The trends are telling as we tie foot traffic trends with the return to work. Worker trends across Canada’s biggest cities and Downtown cores are recovering, albeit very slowly.
While most of Canada’s downtowns are currently operating at 50 to 65% capacity compared to 2019, the suburbs have fared much better. Suburb worker capacity ranges by region, but many are on par or slightly below what was seen pre-pandemic.
This has implications, especially for the largest downtown malls, which benefited greatly from the initial influx of workers who lived both downtown and farther afield who may now be working from home anywhere from 1-5 days a week. Downtown malls would have lost a complement of transient, impulse shoppers who, in the past, would have happened to be visiting as part of their everyday routine.
Looking at trends in daypart visitation, we start to see a proportional shift in traffic from weekdays to weekends. While there is less overall traffic at downtown malls, a higher proportion is now weekend versus weekday focused.

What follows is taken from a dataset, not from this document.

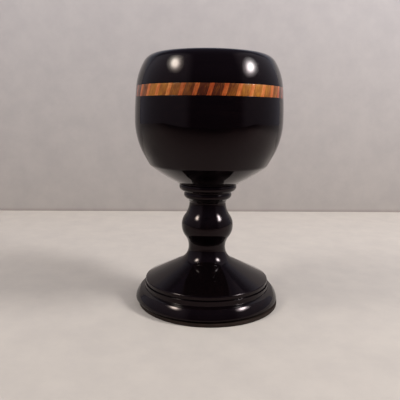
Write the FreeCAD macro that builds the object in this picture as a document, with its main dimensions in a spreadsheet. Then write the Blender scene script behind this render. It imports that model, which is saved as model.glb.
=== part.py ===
import FreeCAD, Part
import math
import os
import Sketcher

# Turned wooden communion chalice with a segmented band set into its bowl.
#
# The bowl is a cup with a ring-shaped rim above it.  A thin spigot stands up from the cup, the
# slanted blocks and slips of the band sit round that spigot, and the rim slides over it and traps
# them.  A stem with a knop joins the cup to a domed foot.  A steel rod runs up through foot and
# stem into a brass insert in the cup, and its nut pulls the three together from a recess that the
# leather pad under the foot covers.
#
# Frame: millimetres, +Z up, Z is the turning axis, origin where that axis meets the surface that
# the chalice stands on.

# Every size of the chalice.  Heights are measured from the surface that it stands on.
SIZES = {
    "total_height": 150.0,
    # leather pad under the foot, glued on a little to the right and to the front
    "pad_radius": 43.3,
    "pad_offset_right": 0.95,
    "pad_offset_front": 0.95,
    "pad_thickness": 2.0,
    # foot: a cove, a straight cone with an upright edge, a groove, a fillet, a quarter round
    "neck_radius": 11.45,
    "neck_height": 34.8,
    "foot_cove_radius": 9.8,
    "foot_cove_turn": 63.1,
    "cone_length": 23.35,
    "cone_edge_radius": 0.8,
    "edge_bottom": 13.2,
    "groove_radius": 37.7,
    "fillet_top": 12.7,
    "fillet_radius": 38.8,
    "fillet_bottom": 9.9,
    "round_top": 9.2,
    "round_top_radius": 41.3,
    "round_radius": 9.95,
    "foot_radius": 44.25,
    "foot_corner_height": 3.5,
    "relief_radius": 43.0,
    # stem: neck, knop, upper neck and a collar of two beads, with a tenon at each end
    "lower_cove_radius": 11.1,
    "lower_cove_turn": 37.0,
    "knop_curve_radius": 11.15,
    "knop_turn": 72.7,
    "upper_cove_radius": 14.0,
    "upper_cove_turn": 35.7,
    "collar_foot_radius": 12.3,
    "collar_foot_height": 64.5,
    "small_bead_bottom_radius": 13.4,
    "small_bead_bottom": 65.3,
    "small_bead_top_radius": 14.2,
    "small_bead_top": 69.0,
    "small_bead_curve": 2.6,
    "large_bead_bottom_radius": 16.3,
    "large_bead_bottom": 70.2,
    "large_bead_top_radius": 16.9,
    "large_bead_top": 74.3,
    "large_bead_curve": 2.8,
    "shoulder_height": 69.5,
    "seat_height": 74.9,
    "upper_tenon_radius": 8.0,
    "upper_tenon_length": 3.0,
    "lower_tenon_radius": 7.0,
    "lower_tenon_length": 10.0,
    # cup
    "bowl_radius": 44.1,
    "belly_height": 112.2,
    "side_radius": 43.2,
    "side_turn": 29.4,
    "side_length": 5.1,
    "heel_radius": 5.05,
    "heel_turn": 24.15,
    "under_radius": 119.0,
    "under_turn": 9.0,
    "belly_curve_radius": 196.0,
    "wall_thickness": 3.6,
    "floor_height": 87.5,
    # band and spigot
    "band_bottom": 125.1,
    "band_top": 131.4,
    "band_bottom_radius": 43.675,
    "band_top_radius": 43.157,
    "spigot_radius": 41.3,
    "spigot_top": 134.4,
    "slip_width": 2.3,
    "band_slant": 17.0,
    "band_pairs": 36,
    # rim ring: two tangent arcs up to a round-nosed lip that leans inward
    "lip_radius": 30.72,
    "lip_nose_radius": 1.8,
    "lip_curve_radius": 9.05,
    "lip_turn": 59.25,
    "shoulder_curve_radius": 34.3,
    # draw bolt
    "rod_radius": 3.0,
    "rod_bottom": 2.4,
    "rod_top": 84.0,
    "rod_chamfer": 0.6,
    "bore_radius": 3.3,
    "insert_radius": 5.0,
    "insert_length": 7.0,
    "recess_radius": 11.5,
    "recess_top": 9.6,
    "washer_radius": 9.0,
    "washer_thickness": 1.6,
    "nut_across_flats": 10.0,
    "nut_height": 5.0,
}

doc = FreeCAD.newDocument("Chalice")
sheet = doc.addObject("Spreadsheet::Sheet", "Sizes")
for row, (alias, number) in enumerate(SIZES.items(), start=1):
    sheet.set(f"A{row}", alias)
    sheet.set(f"B{row}", str(number))
    sheet.setAlias(f"B{row}", alias)
doc.recompute()


def amount(formula):
    """Value of a sum or difference of size names and numbers, such as "a + b - 2"."""
    total = 0.0
    sign = 1.0
    for word in formula.split():
        if word in ("+", "-"):
            sign = 1.0 if word == "+" else -1.0
        else:
            total += sign * (sheet.get(word) if word in SIZES else float(word))
    return total


def bound(formula):
    """The same sum as an expression on the sheet's cells."""
    return " ".join("Sizes." + word if word in SIZES else word for word in formula.split())


def new_body(name):
    """A body whose label names its file."""
    body = doc.addObject("PartDesign::Body", name)
    body.Label = name
    return body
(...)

The same trend is seen in the large suburban malls but is less pronounced.
Certainly, daypart visitation plays a considerable role in operationalizing your retail or QSR location, but a better understanding of the type of mall visitors can position your business for success moving forward. The nuances between a suburban visitor and an urban visitor can contrast greatly, as can their spending patterns when it comes to Restaurants or Clothing, for example.
While the recovery and challenge to bring downtown workers back into the office remain, there are some recent signs of optimism, with several big banks calling on their employees to return to the office in an effort to increase productivity. This will likely help the mixed-use centers and downtown malls in their bid to improve foot traffic and return to pre-pandemic visitation levels.